Но потом сделали глупость и остались слушать «Жизнь героя» Штрауса и сильно об этом жалели, но выйти во время исполнения уже было нельзя. Соблазнились гениальностью дирижера и были наказаны, так как от этой музыки такая тоска, что Тосканини утерял свое «нини» и сделался просто акробатом. И весь зал тосковал, но сидел. Тосканини исправно махал, а на лице его скука, и у музыкантов скука. А когда играли Гайдна, то все горело ярким светом.
И вот, испортив себе, таким образом, впечатление и «поджав хвост», мы пешком через Central Park пошли домой и постарались забыть Штрауса, и на свежем воздухе выплыло опять дивное впечатление от гайдновской музыки и кудесника Тосканини. И зачем он дает дрянь, когда столько есть хорошего!

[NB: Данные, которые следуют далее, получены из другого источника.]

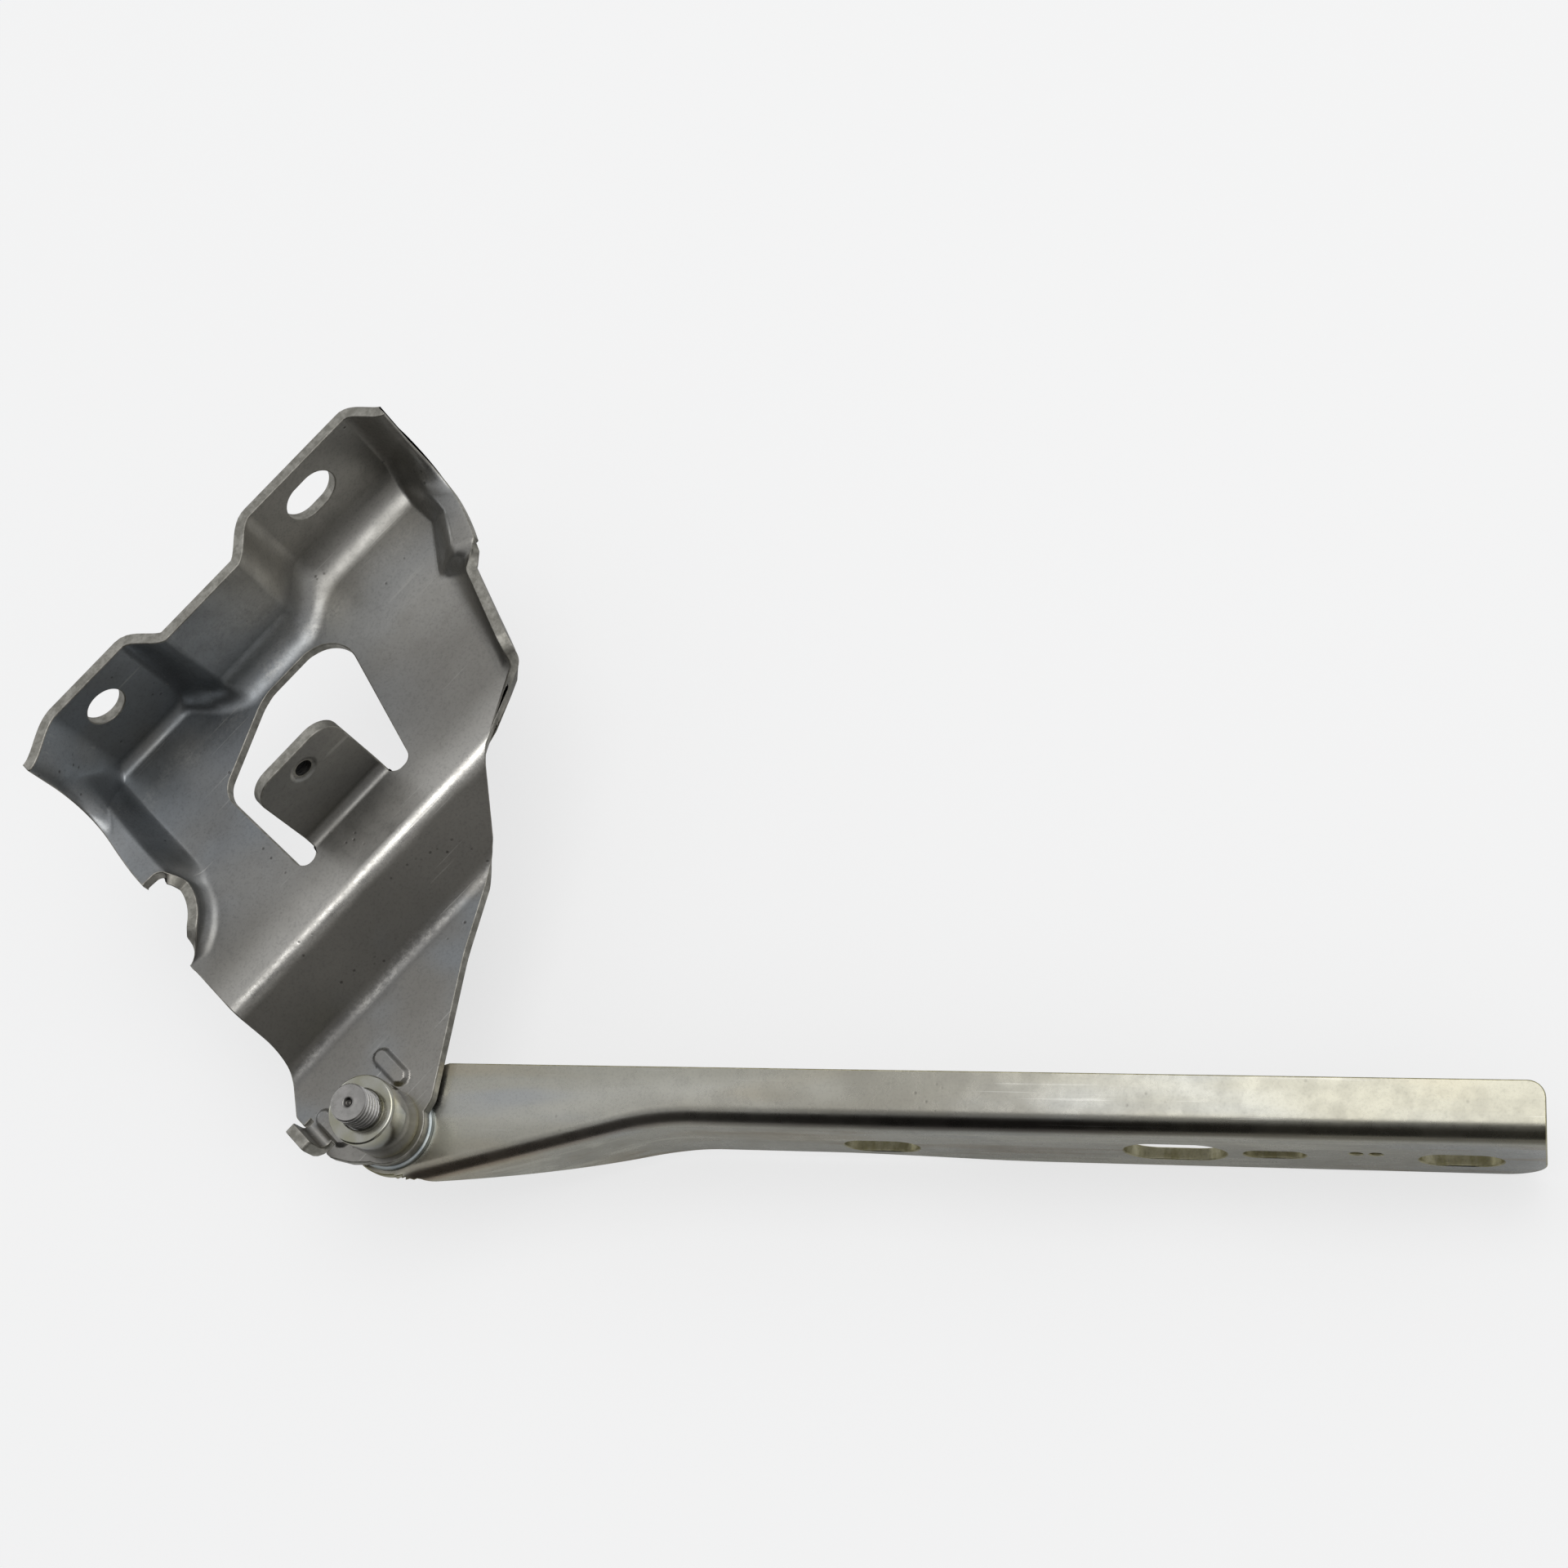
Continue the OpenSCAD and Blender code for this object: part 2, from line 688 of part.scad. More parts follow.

Дома я приготовила чай, потом Коля играл, а в 7½ надо было уже ехать на обед к Грейнеру, где должны были быть и Зилоти. Я к Зилоти заходила еще и утром с коротеньким визитом.
Коля уже начал сердиться, что надо отрываться от работы. И в самом деле этот день выходил совсем уж рассеянный. У Грейнеров было очень мило и совсем по-русски и даже вплоть до того по-русски, что когда мы уже уходили около полуночи, то еще столкнулись в передней с вновь пришедшим гостем. Вернулись в отель вместе с семьей Зилоти и еще подымались на лифте на 15-й этаж смотреть там другую комнату, так как наша в 10-м выходила окнами на шумную улицу, и мы хотели ее переменить на другую, с окнами на реку. А. И. Зилоти нам помогал смотреть комнату.
Потом говорили с управляющим отеля, по имени m-r Philipps (он же Филиппов, сын московского булочника). Он для нас все сделал, и на другое же утро наши вещи перетаскивали, и я опять укладывала и раскладывала чемоданы.